Ottawa's LeBreton Flats played host to another big night of Bluesfest programming on July 11, as Mississippi-born singer Hardy took the stage for a Saturday-night set that leaned less on beer-soaked anthems and more on the feel of a communal campfire singalong.
A Different Kind of Bluesfest Night
Hardy has built a reputation on crossover country-rock hits that blend twangy hooks with heavier, rock-leaning production, and the Ottawa crowd showed up ready for it. The audience skewed young, with cowboy hats and denim jackets scattered thick across the grounds — a look that's become a familiar sight at country-leaning Bluesfest sets in recent years.
While the turnout was strong, it was noticeably smaller than the crowd that packed in for Limp Bizkit the night before, when the grounds were reportedly close to capacity. Still, for the fans who came out, the atmosphere leaned intimate rather than chaotic, with Hardy's set favouring group singalongs over the kind of raucous, drink-fuelled energy that's often associated with his genre-bending catalogue.
Why It Matters for Ottawa
Bluesfest has long been one of the city's marquee summer events, drawing tens of thousands of music fans to the downtown core over its ten-day run each July. For Ottawa residents, the festival is as much a rite of summer as the Rideau Canal is in winter — a chance to see major touring acts without leaving the city, all set against the backdrop of the Ottawa River and the Canadian War Museum grounds at LeBreton Flats.
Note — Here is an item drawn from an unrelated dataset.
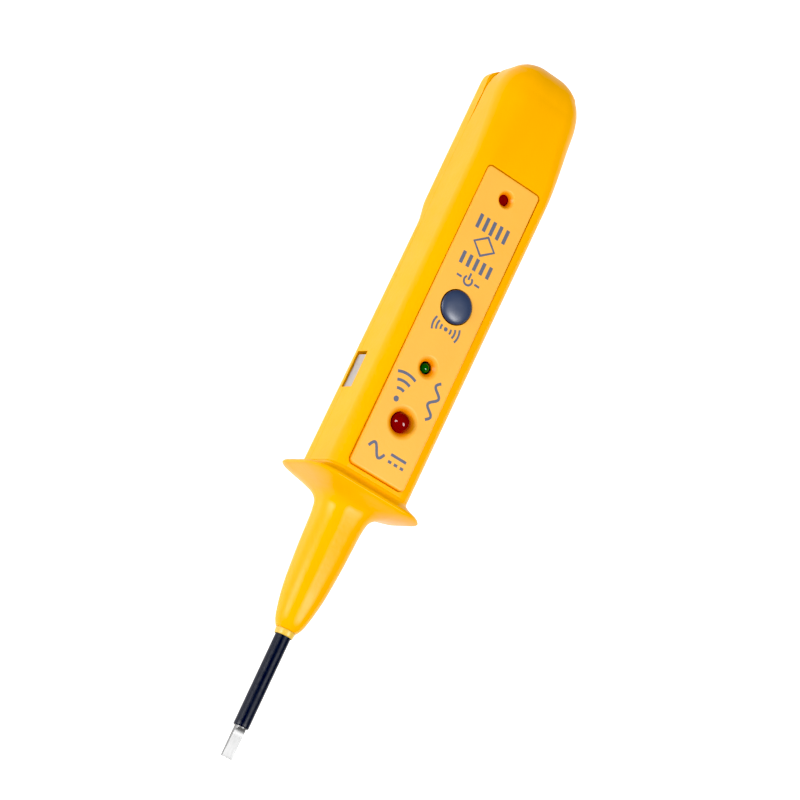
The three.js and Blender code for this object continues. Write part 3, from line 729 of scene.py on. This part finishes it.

Hardy's appearance is part of a broader trend at Bluesfest in recent years toward booking country and country-adjacent headliners alongside the festival's traditional blues and rock lineup, a shift that's helped the event pull in new, younger audiences from across the Ottawa-Gatineau region and beyond.
What's Next for Bluesfest
With Hardy's set now behind it, Bluesfest continues its run through the rest of its schedule, with more acts set to take the LeBreton Flats stages in the coming days. For locals weighing which nights to catch, the contrast between Friday's Limp Bizkit crowd and Saturday's Hardy audience is a reminder of just how wide a net the festival casts each summer — one night nu-metal mayhem, the next a cowboy-hat-clad singalong.
Ottawa music fans who missed Saturday's show can expect Bluesfest organizers to keep leaning into that variety, booking a mix of genres that keeps the festival's identity broad while still drawing big-name headliners to the capital each July.